I think I can understand now why some people don't change, it is easier or safer to stay where you are for the now, even though it is unmanageable its not yet unmanageable enough to force change.

What you said about low self esteem also resinated with me as well. I have thought that I was the only one with real low self esteem, that because of my challenges no one else could possible feel "as bad as I do". Turning inward and wallowing in self pity made me feel worse and even further out of reach of the Savior.

I guess what I am learning is that I have to keep doing the little things one day at a time and that is when things will change slowly as the light does in the dawn. It's just so frustrating to see both where I am where I want to be as well as the conditions of the situation. I realize that my situation should not influence my choices - its just hard which is I guess the way things are supposed to be.

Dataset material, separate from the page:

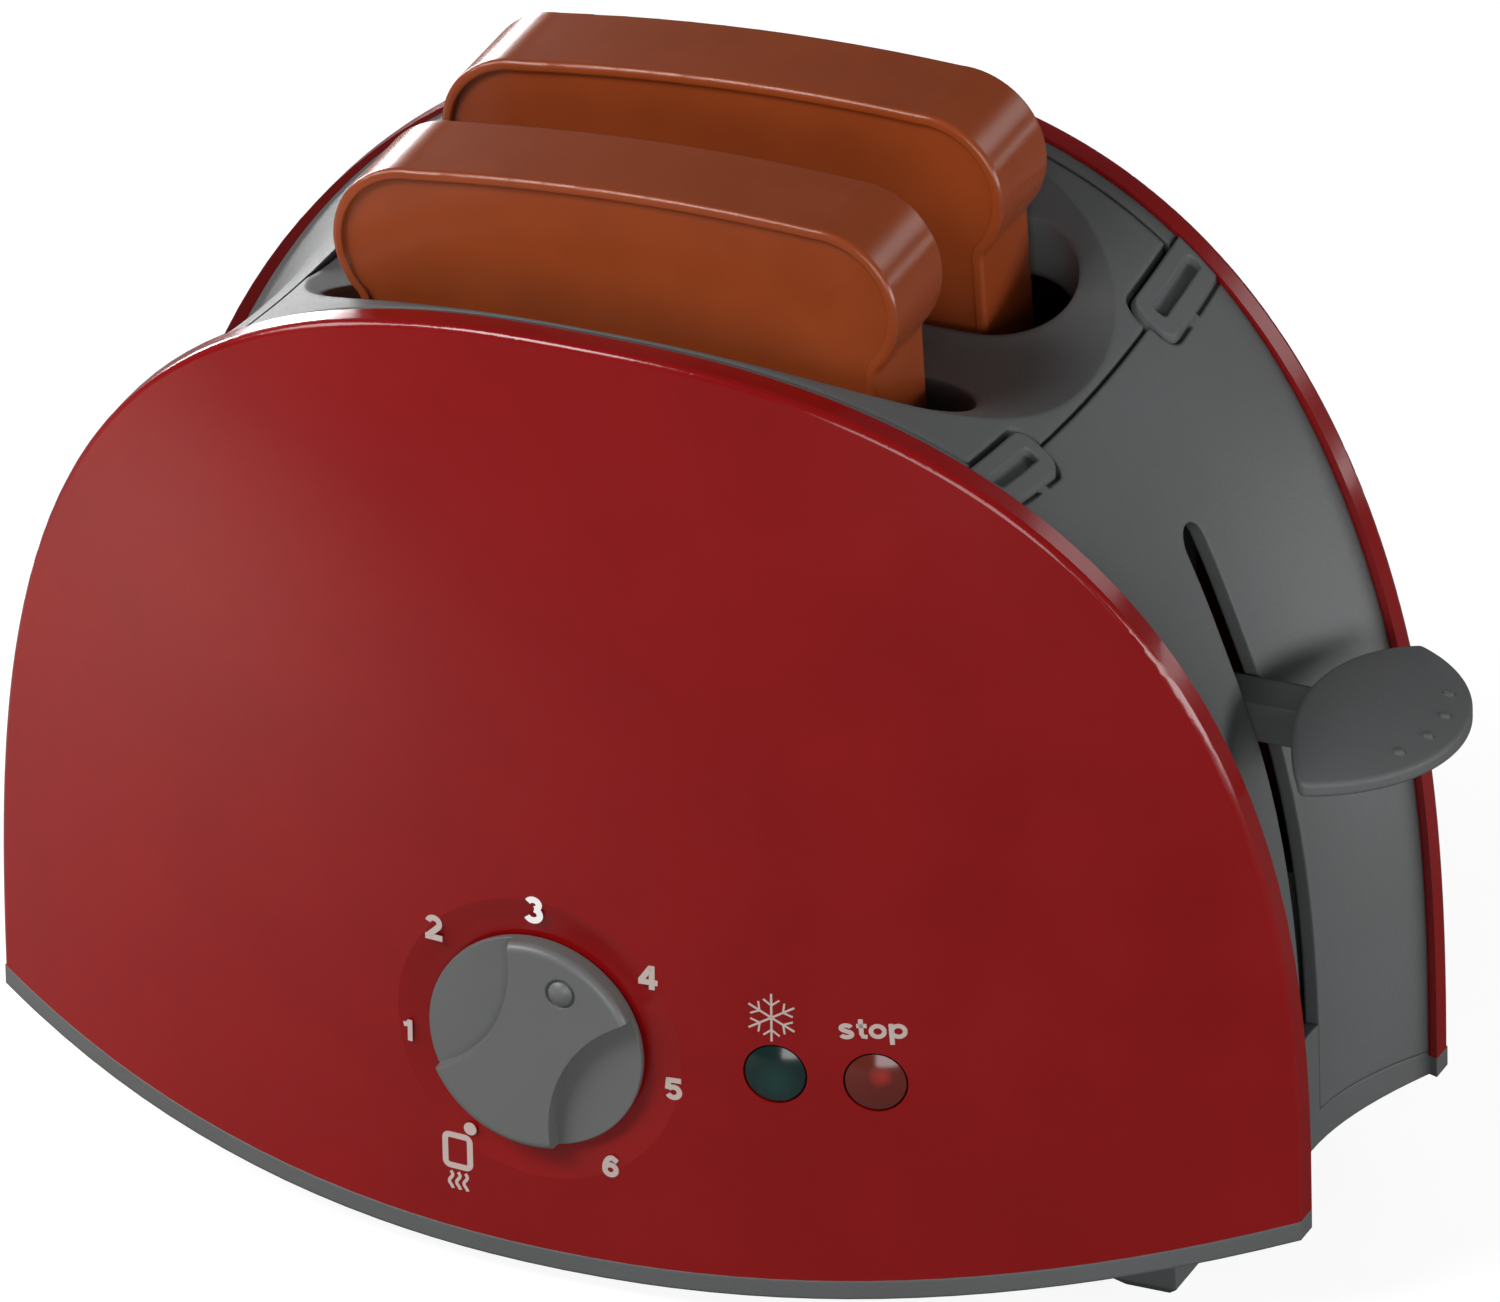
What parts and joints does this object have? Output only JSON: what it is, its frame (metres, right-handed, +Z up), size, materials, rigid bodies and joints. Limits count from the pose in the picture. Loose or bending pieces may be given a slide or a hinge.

one question for you, or for anyone. Any ideas on how to turn your life over to God. I know reading in the steps it talks about turing your life over to God is a process I just don't know how to make a lasting change. I guess I get caught up in the obstacles in front of me instead of looking at how far the Saviour has brought me so far."
posted at 09:19:03 on January 24, 2014 by sjanderson
It will come    
"Hello SJAnderson!
Thank you for your words! As the wife of an addict and recognizing addictions in my own life I have been in search of the "one answer" to fix everything. So far...no luck. What I have found is working on one thing at a time. The 12 steps are divinely inspired! It isn't 12 steps and done, it is 12 steps and start over. I learned a lot from a talk by Neal A Maxwell in the August 2000 Ensign called "Insights from My Life". One of the most life changing quotes for me has to do with surrendering. It is this, "I am going to preach a hard doctrine to you now. The submission of one's will is really the only uniquely personal thing we have to place on God's altar. It is a hard doctrine, but it is true....when we submit to His will, then we've really given Him the one final thing He asks of us. And the other things are not very, very important. It is the only possession we have that we can give, and there is no lessening of our agency as a result. Instead, what we see is a flowering of our talents and more and more surges of joy. Submission to Him is the only form of submission that is completely safe." So I thought about this and when the Savior says that our sacrifice is a broken heart and a contrite spirit, contrite meaning sincere and complete remorse, I wanted to do just that. So I decided to make a plan to apply it. I would take the time during the week to choose what I would take on Sunday as my "sacrifice", focus on it, pray about it and ponder during the sacrament song then figuratively place it on the altar and really let it go. This was very helpful to me as I ponder the significance of the sacrament and the cleansing that it is. I can't take it back because I have given it to Him. Those have been the most spiritual sacraments that I have participated in.
A talk given by Elder Christofferson in the May 2004 Ensign was also helpful. It is called "When Thou Art Converted". It says, "Is there a good habit or quality that is lacking in your life? When you adopt it and make it part of your character, you are giving a gift to the Lord. Sometimes this is hard to do, but would your gifts of repentance and obedience be worthy gifts if they cost you nothing? Don't be afraid of the effort required. And remember, you don't have to do it alone. Jesus Christ will help you make of yourself a worthy gift. His grace will make you clean, even holy. Eventually, you will become like Him, 'perfect in Christ.'"
Most important know that you are precious! The Lord wants only the best for you!
Change happens. It is real! You asked how to make a lasting change. Every time you choose God's will over your own you are strengthening that new neural pathway that you've created in your brain. Every time you repeat you make it stronger. Every time you reject the addiction you are weakening that neural pathway and it can be overcome and removed by you. It truly is one step at a time. You can do it!"